I like the approach Pop OS takes. Their software store lets you choose between deb or flatpak when you install software. I've had issues with flatpak versions of some software, and flipping to the deb package usually fixes it.

[–] [email protected] 0 points 1 year ago (2 children)

@Linuturk @PseudoSpock My problem here is that I don't understand the purpose of flatpak when Deb seems to have everything from my experience, but I'd love to be proven wrong.

[–] [email protected] 1 points 1 year ago

When a project doesn't publish a deb or other native package, or when the flatpak is much newer and has features you need.

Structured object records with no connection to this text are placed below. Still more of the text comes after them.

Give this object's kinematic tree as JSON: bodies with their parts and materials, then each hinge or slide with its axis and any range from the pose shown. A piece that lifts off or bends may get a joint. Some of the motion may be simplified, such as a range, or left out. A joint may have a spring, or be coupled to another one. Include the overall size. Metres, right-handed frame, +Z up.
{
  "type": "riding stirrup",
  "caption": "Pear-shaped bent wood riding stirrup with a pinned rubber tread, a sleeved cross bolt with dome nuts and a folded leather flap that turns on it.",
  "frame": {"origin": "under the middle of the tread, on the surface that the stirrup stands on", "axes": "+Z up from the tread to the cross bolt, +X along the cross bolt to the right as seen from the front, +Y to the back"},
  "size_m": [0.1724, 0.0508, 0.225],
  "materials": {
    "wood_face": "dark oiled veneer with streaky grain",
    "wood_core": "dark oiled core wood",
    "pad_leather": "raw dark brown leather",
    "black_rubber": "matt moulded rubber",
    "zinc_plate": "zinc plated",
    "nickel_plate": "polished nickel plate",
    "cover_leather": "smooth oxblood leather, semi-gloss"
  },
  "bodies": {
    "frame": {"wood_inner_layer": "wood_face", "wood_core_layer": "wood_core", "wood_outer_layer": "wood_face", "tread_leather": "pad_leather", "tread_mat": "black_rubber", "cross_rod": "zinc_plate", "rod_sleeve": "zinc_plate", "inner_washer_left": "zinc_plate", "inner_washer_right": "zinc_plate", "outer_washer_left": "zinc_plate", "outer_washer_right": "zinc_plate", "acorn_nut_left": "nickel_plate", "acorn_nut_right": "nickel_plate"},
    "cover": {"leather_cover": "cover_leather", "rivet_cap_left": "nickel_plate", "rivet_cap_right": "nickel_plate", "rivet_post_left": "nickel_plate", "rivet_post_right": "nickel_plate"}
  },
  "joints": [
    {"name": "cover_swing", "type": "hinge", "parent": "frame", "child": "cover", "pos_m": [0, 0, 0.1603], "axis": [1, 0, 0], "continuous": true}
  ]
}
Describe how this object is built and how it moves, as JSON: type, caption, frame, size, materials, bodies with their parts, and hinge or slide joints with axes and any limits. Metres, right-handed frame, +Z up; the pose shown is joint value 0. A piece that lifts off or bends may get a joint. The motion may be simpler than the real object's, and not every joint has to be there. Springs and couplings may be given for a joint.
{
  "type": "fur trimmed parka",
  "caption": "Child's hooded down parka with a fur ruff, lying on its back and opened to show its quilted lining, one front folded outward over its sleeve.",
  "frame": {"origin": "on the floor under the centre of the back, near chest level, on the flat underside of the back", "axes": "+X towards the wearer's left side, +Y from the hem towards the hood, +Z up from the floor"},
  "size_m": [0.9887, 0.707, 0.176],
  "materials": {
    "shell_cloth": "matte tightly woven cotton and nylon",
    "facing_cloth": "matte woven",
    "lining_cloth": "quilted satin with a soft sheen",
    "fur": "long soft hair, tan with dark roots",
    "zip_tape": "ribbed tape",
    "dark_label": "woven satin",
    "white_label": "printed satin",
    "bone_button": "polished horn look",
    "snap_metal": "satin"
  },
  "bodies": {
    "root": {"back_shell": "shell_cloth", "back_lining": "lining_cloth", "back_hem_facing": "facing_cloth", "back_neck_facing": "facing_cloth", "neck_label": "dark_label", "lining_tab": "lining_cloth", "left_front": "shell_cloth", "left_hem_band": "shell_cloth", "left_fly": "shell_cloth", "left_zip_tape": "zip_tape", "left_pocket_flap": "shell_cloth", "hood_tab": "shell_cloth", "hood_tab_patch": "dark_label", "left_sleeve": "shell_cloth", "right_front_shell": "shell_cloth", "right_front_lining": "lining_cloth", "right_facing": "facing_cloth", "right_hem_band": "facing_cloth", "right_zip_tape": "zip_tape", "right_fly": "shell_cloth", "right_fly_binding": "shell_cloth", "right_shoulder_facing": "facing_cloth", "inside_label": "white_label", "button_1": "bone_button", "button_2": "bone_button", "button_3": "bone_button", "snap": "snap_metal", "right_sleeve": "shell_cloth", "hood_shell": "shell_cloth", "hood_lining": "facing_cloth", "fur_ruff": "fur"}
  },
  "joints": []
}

[–] [email protected] 1 points 1 year ago (2 children)
  1. Flatpaks are usually fresher than point release distro packages
  2. Flatpaks are distro-agnostic
  3. Flatpaks are easily containerized for increased security and privacy
  4. Flatpaks can guarantee you have a known-good dependency chain directly tested by the developers/maintainers themselves
  5. Flatpaks can be installed and managed entirely in userspace
[–] [email protected] 1 points 1 year ago
  1. Some software is on the Flathub instead of on Debian's repos, so sometimes the choice is between Flatpak, AppImage and Snap.
[–] [email protected] 1 points 1 year ago

@bear
Thank you for the very clean and clear explanation. I'll have to give them another chance.